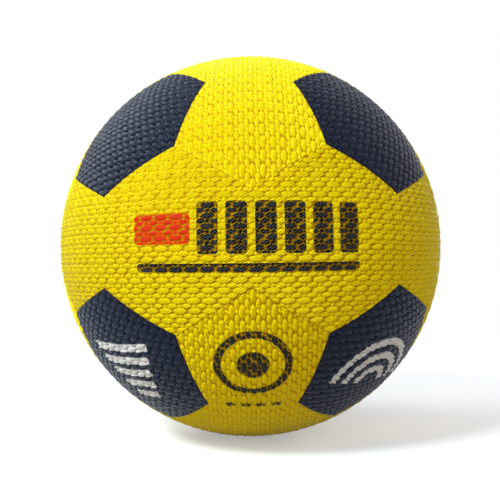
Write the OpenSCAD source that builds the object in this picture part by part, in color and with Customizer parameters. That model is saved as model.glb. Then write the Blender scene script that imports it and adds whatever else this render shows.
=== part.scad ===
/* [Ball] */
// Outside diameter over the cover, which is 550 mm round
ball_d = 175; // [165:1:190]
// Thickness of the moulded rubber cover panels
cover_t = 1.5; // [1.2:0.1:2]
// Thickness of the rubber carcass that the panels are moulded on
carcass_t = 0.6; // [0.4:0.1:1]
// Thickness of the nylon thread wound round the bladder
winding_t = 0.4; // [0.3:0.1:0.6]
// Thickness of the butyl bladder
bladder_t = 0.8; // [0.6:0.1:1.2]

/* [Seams] */
// Width of the pressed groove between two panels, at the surface
seam_w = 1.0; // [0.6:0.1:1.6]
// Depth of the pressed groove
seam_depth = 0.5; // [0.2:0.05:0.8]

/* [Valve] */
// Diameter of the hole that the inflating needle goes into
needle_d = 2.0; // [1.8:0.1:2.4]
// Length of the straight part of the needle hole
needle_depth = 12; // [8:1:14]
// Depth of the funnel that leads the needle in
funnel_depth = 0.8; // [0.5:0.1:1.2]
// Diameter of the valve core's head
head_d = 6.4; // [5.6:0.2:7.2]
// Thickness of the valve core's head
head_t = 1.6; // [1.2:0.1:2]
// Diameter of the valve core's shank
shank_d = 4.8; // [4.4:0.1:5.2]
// Length of the shank, with its closed nose
shank_l = 15.4; // [14:0.2:18]
// Length of the tapered nose, whose two lips shut behind the needle
nose_l = 2.4; // [1.6:0.2:3]
// Diameter of the valve housing where it passes through the wall
neck_d = 9; // [8.4:0.2:10]
// Diameter of the thick tube of the housing, inside the ball
boss_d = 11; // [10:0.2:13]
// Diameter of the housing's flange, bonded under the patch
flange_d = 24; // [20:1:30]
// Thickness of the flange
flange_t = 1.2; // [0.8:0.1:1.6]
// Diameter of the patch that stiffens the bladder round the valve
patch_d = 36; // [30:1:44]
// Thickness of the patch
patch_t = 0.8; // [0.5:0.1:1.2]

/* [Fits] */
// Radial gap between the valve core and its housing
core_gap = 0.03; // [0.01:0.01:0.1]
// How far the valve core's head lies below the cover's surface
head_recess = 0.3; // [0.2:0.1:0.8]
// How far the housing's rim lies below the cover's surface
rim_recess = 0.5; // [0.3:0.1:0.8]

/* [Hidden] */
$fn = 180;
golden = (1 + sqrt(5)) / 2;

ball_r = ball_d / 2;
cover_in_r = ball_r - cover_t;
carcass_in_r = cover_in_r - carcass_t;
winding_in_r = carcass_in_r - winding_t;
bladder_in_r = winding_in_r - bladder_t;
patch_in_r = bladder_in_r - patch_t;
flange_in_r = patch_in_r - flange_t;

// Heights along the valve's axis, counted from the ball's centre
head_top = ball_r - head_recess;
head_seat = head_top - head_t;
nose_tip = head_seat - shank_l;
needle_end = head_top - funnel_depth - needle_depth;
rim_top = ball_r - rim_recess;
boss_end = nose_tip + nose_l;

head_chamfer = 0.3;
nose_tip_d = 2.2;
funnel_d = 3.4;
boss_chamfer = 0.8;

// Panels are cut by flat sides that run from the centre out past the surface
cone_reach = 2.2 * ball_r;
// How far the raised part of a panel is sunk into the part that carries it
layer_overlap = 0.3;
// How far a cutting shape runs past the part that it cuts
cut_past = 1;

// The pattern is a truncated icosahedron: 12 pentagons and 20 hexagons. Its corners lie a third of
// the way along the lines that join neighbouring pentagons' centres. A direction from the ball's
// centre is a vector of length 1.
function unit(p) = p / norm(p);
function corner(from, to) = unit(2 * from + to);
function mirrored(p, x, y) = [p[0] * x, p[1] * y, p[2]];
function backwards(list) = [for (i = [len(list) - 1 : -1 : 0]) list[i]];
function next_in(list, i) = list[(i + 1) % len(list)];

// A strip is a pentagon, two hexagons and a pentagon in a row, here centred on +Z along X. These
// are the corners of the quarter where X and Y are positive.
strip_pentagon = [golden, 0, 1];
strip_hexagon = [1 / golden, 0, golden];
pentagon_above = [0, 1, golden];
pentagon_below = [0, -1, golden];
pentagon_beside = [1, golden, 0];
pentagon_beyond = [golden, 0, -1];
waist = corner(pentagon_above, pentagon_below);
shoulder = corner(pentagon_above, strip_pentagon);
neck = corner(strip_pentagon, pentagon_above);
wing = corner(strip_pentagon, pentagon_beside);
tip = corner(strip_pentagon, pentagon_beyond);

function strip_side(x, y) = [for (p = [shoulder, neck, wing]) mirrored(p, x, y)];
strip_outline = concat(
    [waist], strip_side(1, 1), [tip], backwards(strip_side(1, -1)),
    [mirrored(waist, 1, -1)], strip_side(-1, -1), [mirrored(tip, -1, 1)],
    backwards(strip_side(-1, 1))
);
// Each tile of the strip as its middle and its corners' places in the outline
strip_tiles = [
    [strip_hexagon, [0, 1, 2, 6, 7, 8]],
    [strip_pentagon, [2, 3, 4, 5, 6]],
    [mirrored(strip_hexagon, -1, 1), [8, 9, 10, 14, 15, 0]],
    [mirrored(strip_pentagon, -1, 1), [10, 11, 12, 13, 14]]
];

// A hexagon lies between three pentagons, here centred on the diagonal of +X, +Y and +Z.
around_hexagon = [[golden, 1, 0], [0, golden, 1], [1, 0, golden]];
hexagon_outline = backwards([
    for (i = [0 : 2])
        for (p = [[i, i + 1], [i + 1, i]])
            corner(around_hexagon[p[0] % 3], around_hexagon[p[1] % 3])
]);
hexagon_tiles = [[[1, 1, 1], [0, 1, 2, 3, 4, 5]]];

// The way along the ball's surface from one direction to another
function heading(from, to) = unit(to - from * (from * to));

// A corner moved into its panel, so that both edges there move in by the same width
function inset_corner(before, at, after, width) =
    let (
        half = unit(heading(at, before) + heading(at, after)),
        inward = half * sign(half * cross(after, at)),
        half_angle = acos(abs(heading(at, after) * half))
    )
    unit(at + inward * width / ball_r / sin(half_angle));
function inset(outline, width) = [
    for (i = [0 : len(outline) - 1])
        inset_corner(
            outline[(i + len(outline) - 1) % len(outline)],
            outline[i], next_in(outline, i), width
        )
];

module shell(outer_r, inner_r) {
    difference() {
        sphere(r = outer_r);
        sphere(r = inner_r);
    }
}

// The solid seen from the ball's centre through an outline that runs clockwise from outside
module view_cone(outline, tiles) {
    n = len(outline);
    points = cone_reach * concat([[0, 0, 0]], outline, [for (tile = tiles) unit(tile[0])]);
    sides = [for (i = [0 : n - 1]) [0, (i + 1) % n + 1, i + 1]];
    caps = [
        for (t = [0 : len(tiles) - 1])
            for (i = [0 : len(tiles[t][1]) - 1])
                [n + 1 + t, tiles[t][1][i] + 1, next_in(tiles[t][1], i) + 1]
    ];
    polyhedron(points = points, faces = concat(sides, caps));
}

// A layer of a panel. The spheres' poles are turned to where no outline reaches.
module panel_layer(outer_r, inner_r, outline, tiles) {
    intersection() {
        rotate([0, 90, 0]) rotate([90, 0, 0]) shell(outer_r, inner_r);
        view_cone(outline, tiles);
    }
}

// A panel's edges step down to the floor of the grooves between it and its neighbours
module panel(outline, tiles) {
    floor_r = ball_r - seam_depth;
    panel_layer(floor_r, cover_in_r, outline, tiles);
    panel_layer(ball_r, floor_r - layer_overlap, inset(outline, seam_w / 2), tiles);
}

module strip() {
    color("#f2d80c") panel(strip_outline, strip_tiles);
}

module hexagon(x, y, z) {
    color("#2c3142")
        mirror([x < 0 ? 1 : 0, 0, 0])
            mirror([0, y < 0 ? 1 : 0, 0])
                mirror([0, 0, z < 0 ? 1 : 0])
                    panel(hexagon_outline, hexagon_tiles);
}

// The valve is made along +Z and turned to point out of the back
module on_valve_axis() {
    rotate([-90, 0, 0]) children();
}

module valve_hole() {
    on_valve_axis() cylinder(d = neck_d, h = ball_r + cut_past);
}

module strip_front() {
    rotate([90, 0, 0]) strip();
}

module strip_back() {
    difference() {
        rotate([-90, 0, 0]) strip();
        valve_hole();
    }
}

module strip_top() {
    rotate([0, 0, 90]) strip();
}

module strip_bottom() {
    rotate([180, 0, 90]) strip();
}

module strip_left() {
    rotate([0, -90, 0]) strip();
}

module strip_right() {
    rotate([0, 90, 0]) strip();
}

module layer(outer_r, inner_r) {
    difference() {
        shell(outer_r, inner_r);
        valve_hole();
    }
}

module rubber_carcass() {
    color("#3a3a3c") layer(cover_in_r, carcass_in_r);
}

module nylon_winding() {
    color("#e8e4d8") layer(carcass_in_r, winding_in_r);
}

module butyl_bladder() {
    color("#1c1c1e") layer(winding_in_r, bladder_in_r);
}

// A disc that follows the inside of the ball round the valve
module curved_disc(outer_r, inner_r, d) {
    intersection() {
        shell(outer_r, inner_r);
        cylinder(d = d, h = outer_r + cut_past);
    }
}

module valve_patch() {
    color("#4a4a4d") on_valve_axis()
        difference() {
            curved_disc(bladder_in_r, patch_in_r, patch_d);
            cylinder(d = neck_d, h = ball_r);
        }
}

module valve_housing() {
    neck_start = flange_in_r - flange_t;
    color("#26262a") on_valve_axis()
        difference() {
            union() {
                curved_disc(patch_in_r, flange_in_r, flange_d);
                translate([0, 0, neck_start]) cylinder(d = neck_d, h = rim_top - neck_start);
                translate([0, 0, boss_end + boss_chamfer])
                    cylinder(d = boss_d, h = patch_in_r - 2 * boss_chamfer - boss_end);
                translate([0, 0, boss_end])
                    cylinder(d1 = boss_d - 2 * boss_chamfer, d2 = boss_d, h = boss_chamfer);
            }
            translate([0, 0, head_seat]) cylinder(d = head_d + 2 * core_gap, h = head_t + cut_past);
            translate([0, 0, boss_end - cut_past])
                cylinder(d = shank_d + 2 * core_gap, h = ball_r - boss_end);
        }
}

module valve_core() {
    color("#111113") on_valve_axis()
        rotate_extrude()
            polygon([
                [0, nose_tip],
                [nose_tip_d / 2, nose_tip],
                [shank_d / 2, nose_tip + nose_l],
                [shank_d / 2, head_seat],
                [head_d / 2, head_seat],
                [head_d / 2, head_top - head_chamfer],
                [head_d / 2 - head_chamfer, head_top],
                [funnel_d / 2, head_top],
                [needle_d / 2, head_top - funnel_depth],
                [needle_d / 2, needle_end],
                [0, needle_end]
            ]);
}

strip_front();
strip_back();
strip_top();
strip_bottom();
strip_left();
strip_right();
hexagon(-1, -1, 1);  // hexagon_front_upper_left
hexagon(1, -1, 1);  // hexagon_front_upper_right
hexagon(-1, -1, -1);  // hexagon_front_lower_left
hexagon(1, -1, -1);  // hexagon_front_lower_right
hexagon(-1, 1, 1);  // hexagon_back_upper_left
hexagon(1, 1, 1);  // hexagon_back_upper_right
hexagon(-1, 1, -1);  // hexagon_back_lower_left
hexagon(1, 1, -1);  // hexagon_back_lower_right
rubber_carcass();
nylon_winding();
butyl_bladder();
valve_patch();
valve_housing();
valve_core();
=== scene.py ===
import math

import bpy
import numpy as np
from mathutils import Matrix, Vector
from mathutils.geometry import delaunay_2d_cdt


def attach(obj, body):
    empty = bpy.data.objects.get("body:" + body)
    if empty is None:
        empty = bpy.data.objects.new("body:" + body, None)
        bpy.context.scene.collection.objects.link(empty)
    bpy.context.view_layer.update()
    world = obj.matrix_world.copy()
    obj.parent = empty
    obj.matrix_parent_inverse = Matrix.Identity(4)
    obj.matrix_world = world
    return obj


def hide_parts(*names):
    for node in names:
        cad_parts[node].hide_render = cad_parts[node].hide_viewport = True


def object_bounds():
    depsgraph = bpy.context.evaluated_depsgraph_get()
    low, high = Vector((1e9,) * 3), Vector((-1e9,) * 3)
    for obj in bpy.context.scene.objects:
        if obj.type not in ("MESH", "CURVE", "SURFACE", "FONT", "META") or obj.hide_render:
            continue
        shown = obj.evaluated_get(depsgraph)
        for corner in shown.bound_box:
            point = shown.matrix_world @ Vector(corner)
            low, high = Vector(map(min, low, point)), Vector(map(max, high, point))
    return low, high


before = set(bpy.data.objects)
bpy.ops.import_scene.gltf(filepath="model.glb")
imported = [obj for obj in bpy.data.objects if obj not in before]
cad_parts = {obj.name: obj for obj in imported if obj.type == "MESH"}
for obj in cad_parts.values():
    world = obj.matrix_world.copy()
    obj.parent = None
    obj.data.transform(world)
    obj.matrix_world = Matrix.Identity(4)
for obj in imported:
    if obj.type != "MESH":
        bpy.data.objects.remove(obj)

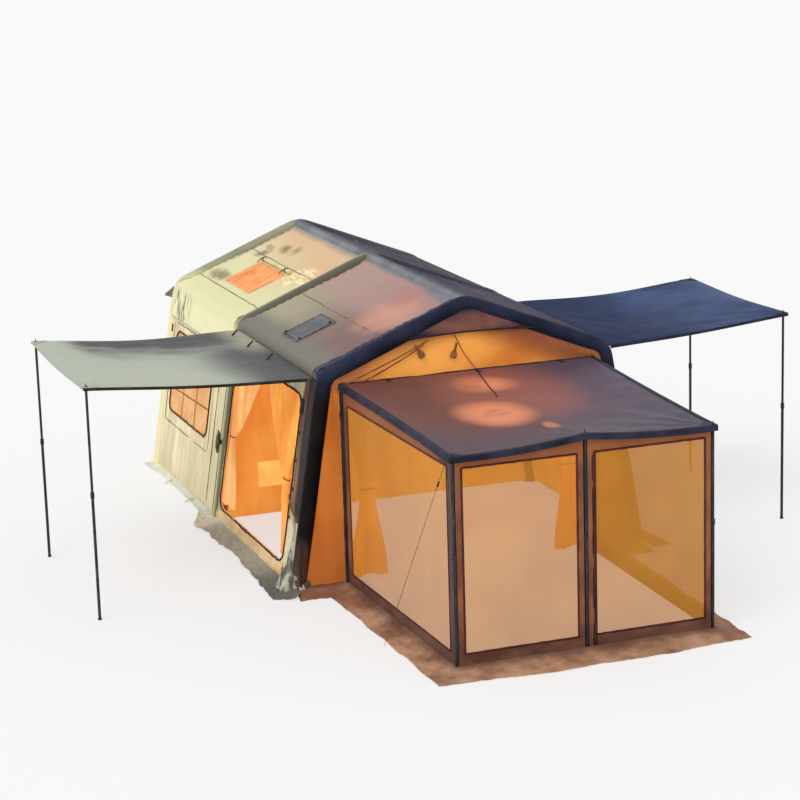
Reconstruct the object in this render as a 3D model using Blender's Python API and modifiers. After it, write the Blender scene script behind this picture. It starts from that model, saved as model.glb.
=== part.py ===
"""Inflatable cabin tent with a mesh porch in front and a raised awning on each side.

Three air-beam arches carry the roof and the walls. Telescopic poles carry the porch
and the two awnings. Metres, +Z up, the door end faces -Y.
"""
import math

import bmesh
import bpy
from mathutils import Matrix, Vector

# Air beams
BEAM_RADIUS = 0.075
EAVE_HALF_WIDTH = 1.4135
BASE_HALF_WIDTH = 1.749
EAVE_HEIGHT = 2.0
RIDGE_HEIGHT = 2.566
FRONT_BAY = 2.54
REAR_BAY = 2.31
EAVE_BEND = 0.17
RIDGE_BEND = 0.20
BEAM_BEVEL = 4

# Fabric and clearances
FABRIC = 0.003
GAP = 0.0003
SMALL = 0.0001
CUT_DEPTH = 0.1

# Roof
ROOF_LIFT = 0.045
SHEET_OVERLAP = 0.03
FRONT_VALANCE = 0.03
REAR_VALANCE = 0.30
SKYLIGHT_LENGTH = 0.87
SKYLIGHT_WIDTH = 0.43
SKYLIGHT_FROM_RIDGE = 0.70
SKYLIGHT_FROM_MIDDLE_ARCH = 0.66
SKYLIGHT_CORNER = 0.02
COVER_ROLL_RADIUS = 0.024
COVER_ROLL_EXTRA = 0.05
COVER_ROLL_TAPER = 0.22
COVER_ROLL_STEPS = 8
COVER_ROLL_SETBACK = 0.01
FLAP_LENGTH = 0.42
FLAP_WIDTH = 0.43
FLAP_FROM_RIDGE = 0.90
FLAP_FROM_FRONT_ARCH = 1.08
FLAP_THICKNESS = 0.006
VENT_MARGIN = 0.05

# Cabin walls
WALL_LIFT = 0.04
WALL_FOOT = 0.02
WINDOW_LENGTH = 1.42
WINDOW_HEIGHT = 0.84
WINDOW_SILL = 0.70
WINDOW_FROM_MIDDLE_ARCH = 0.62
WINDOW_CORNER = 0.10
DOOR_FRONT_POST = 0.39
DOOR_REAR_POST = 0.11
DOOR_SILL = 0.17
DOOR_HEAD_DROP = 0.28
DOOR_CORNER = 0.12
DOORWAY_HEAD_DROP = 0.20
PARTITION_LIFT = 0.04

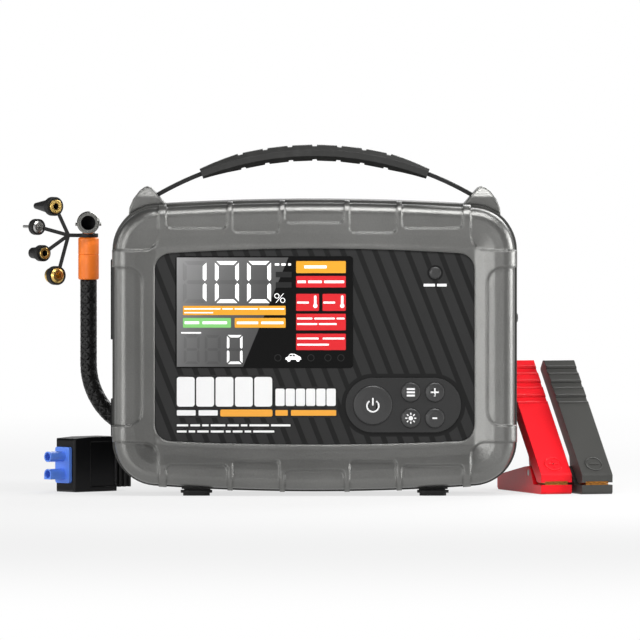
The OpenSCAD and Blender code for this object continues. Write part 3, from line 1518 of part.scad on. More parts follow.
// Least gap between the spring's turns: its path's points, taken half a turn or more apart
spring_points = let (p = spring_path())
    [for (i = [0:len(p) - 2], t = [0:3]) p[i] + (p[i + 1] - p[i]) * t / 4];
spring_clear = min([for (i = [0:len(spring_points) - 1])
    for (j = [i + 2 * coil_steps:1:len(spring_points) - 1]) norm(spring_points[j] - spring_points[i])])
    - 2 * spring_wire_r;
echo(spring_least_gap_mm = spring_clear);

module clamp_spring(place) {
    at_clamp(place) tube(spring_path(), spring_wire_r, 6, [0, 1, 0]);
}

module red_upper_arm() { color("red") upper_arm(red_at); }
module red_lower_arm() { color("red") lower_arm(red_at); }
module red_upper_jaw() { color("darkgoldenrod") upper_jaw(red_at); }
module red_spring() { color("silver") clamp_spring(red_at); }
module black_upper_arm() { color("#333332") upper_arm(black_at); }
module black_lower_arm() { color("#333332") lower_arm(black_at); }
module black_upper_jaw() { color("darkgoldenrod") upper_jaw(black_at); }
module black_spring() { color("silver") clamp_spring(black_at); }
module lower_jaws() {
    color("darkgoldenrod") {
        lower_jaw(red_at);
        lower_jaw(black_at);
    }
}
module clamp_pins() {
    color("silver") {
        clamp_pin(red_at);
        clamp_pin(black_at);
    }
}

front_frame();
middle_shell();
rear_cover();
case_screws();
face_panel();
display_window();
lcd_module();
control_plate();
power_button();
mode_button();
plus_button();
light_button();
minus_button();
force_start_button();
handle_strap();
handle_grip();
horn_left();
horn_right();
strap_pins();
feet();
usb_port_cover();
jump_port_cover();
usb_ports();
jump_socket();
side_button();
lamp_lens();
main_board();
battery_cells();
battery_tray();
compressor_motor();
motor_pinion();
crank_gear();
piston();
pump_cylinder();
cooling_fan();
air_line();
hose_outlet();
air_hose();
sleeve_lower();
sleeve_upper();
chuck_body();
chuck_collar();
adapter_strap();
cone_adapter();
needle_adapter();
tube_adapter();
brass_adapter();
module_case();
module_boot();
ec5_plug();
red_upper_arm();
red_lower_arm();
red_upper_jaw();
red_spring();
black_upper_arm();
black_lower_arm();
black_upper_jaw();
black_spring();
lower_jaws();
clamp_pins();
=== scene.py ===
import math

import bmesh
import bpy
from mathutils import Matrix, Vector


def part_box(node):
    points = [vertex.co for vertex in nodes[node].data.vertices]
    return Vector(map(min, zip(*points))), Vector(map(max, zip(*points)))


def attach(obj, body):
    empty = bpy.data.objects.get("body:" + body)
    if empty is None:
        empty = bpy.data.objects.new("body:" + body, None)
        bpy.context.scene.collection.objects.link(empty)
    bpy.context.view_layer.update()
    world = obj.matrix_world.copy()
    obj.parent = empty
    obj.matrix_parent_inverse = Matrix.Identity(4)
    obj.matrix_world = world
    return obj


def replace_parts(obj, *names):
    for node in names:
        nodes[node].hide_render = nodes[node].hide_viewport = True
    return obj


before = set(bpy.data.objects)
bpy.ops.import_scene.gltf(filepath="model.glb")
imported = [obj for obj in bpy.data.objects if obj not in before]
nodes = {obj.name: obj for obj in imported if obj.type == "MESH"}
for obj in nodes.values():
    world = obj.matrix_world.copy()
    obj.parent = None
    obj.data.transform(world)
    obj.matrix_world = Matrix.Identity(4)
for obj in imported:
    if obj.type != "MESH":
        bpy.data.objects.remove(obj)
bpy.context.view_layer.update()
mm = 0.001


def point(x, y, z):
    return Vector((x * mm, y * mm, z * mm))


def tone(red, green, blue):
    # screen values from 0 to 255, as the shader wants them
    def line(v):
        v /= 255
        return v / 12.92 if v <= 0.04045 else ((v + 0.055) / 1.055) ** 2.4
    return (line(red), line(green), line(blue), 1)


# camera

view = {"height": 0.33, "distance": 8.0, "aimX": 0.0033, "aimY": -0.03, "aimZ": 0.1084, "width": 0.3951,
        "sensor": 36, "clipEnd": 100}


def placeCamera():
    aim = Vector((view["aimX"], view["aimY"], view["aimZ"]))
    stand = Vector((view["aimX"], view["aimY"] - view["distance"], view["height"]))
    data = bpy.data.cameras.new("camera")
    camera = bpy.data.objects.new("camera", data)
    bpy.context.scene.collection.objects.link(camera)
    camera.location = stand
    camera.rotation_euler = (aim - stand).to_track_quat("-Z", "Y").to_euler()
    data.sensor_width = view["sensor"]
    data.lens = data.sensor_width * (aim - stand).length / view["width"]
    data.clip_end = view["clipEnd"]
    bpy.context.scene.camera = camera


placeCamera()
print("camera placed")


# shader helpers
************
**Work to be completed**: Start with the line that holds "strip_front();" and finish with the line that holds "if obj.type not". Transcribe each line in between exactly, and those two as well.

**Exercise result**:
strip_front();
strip_back();
strip_top();
strip_bottom();
strip_left();
strip_right();
hexagon(-1, -1, 1);  // hexagon_front_upper_left
hexagon(1, -1, 1);  // hexagon_front_upper_right
hexagon(-1, -1, -1);  // hexagon_front_lower_left
hexagon(1, -1, -1);  // hexagon_front_lower_right
hexagon(-1, 1, 1);  // hexagon_back_upper_left
hexagon(1, 1, 1);  // hexagon_back_upper_right
hexagon(-1, 1, -1);  // hexagon_back_lower_left
hexagon(1, 1, -1);  // hexagon_back_lower_right
rubber_carcass();
nylon_winding();
butyl_bladder();
valve_patch();
valve_housing();
valve_core();
=== scene.py ===
import math

import bpy
import numpy as np
from mathutils import Matrix, Vector
from mathutils.geometry import delaunay_2d_cdt


def attach(obj, body):
    empty = bpy.data.objects.get("body:" + body)
    if empty is None:
        empty = bpy.data.objects.new("body:" + body, None)
        bpy.context.scene.collection.objects.link(empty)
    bpy.context.view_layer.update()
    world = obj.matrix_world.copy()
    obj.parent = empty
    obj.matrix_parent_inverse = Matrix.Identity(4)
    obj.matrix_world = world
    return obj


def hide_parts(*names):
    for node in names:
        cad_parts[node].hide_render = cad_parts[node].hide_viewport = True


def object_bounds():
    depsgraph = bpy.context.evaluated_depsgraph_get()
    low, high = Vector((1e9,) * 3), Vector((-1e9,) * 3)
    for obj in bpy.context.scene.objects:
        if obj.type not in ("MESH", "CURVE", "SURFACE", "FONT", "META") or obj.hide_render:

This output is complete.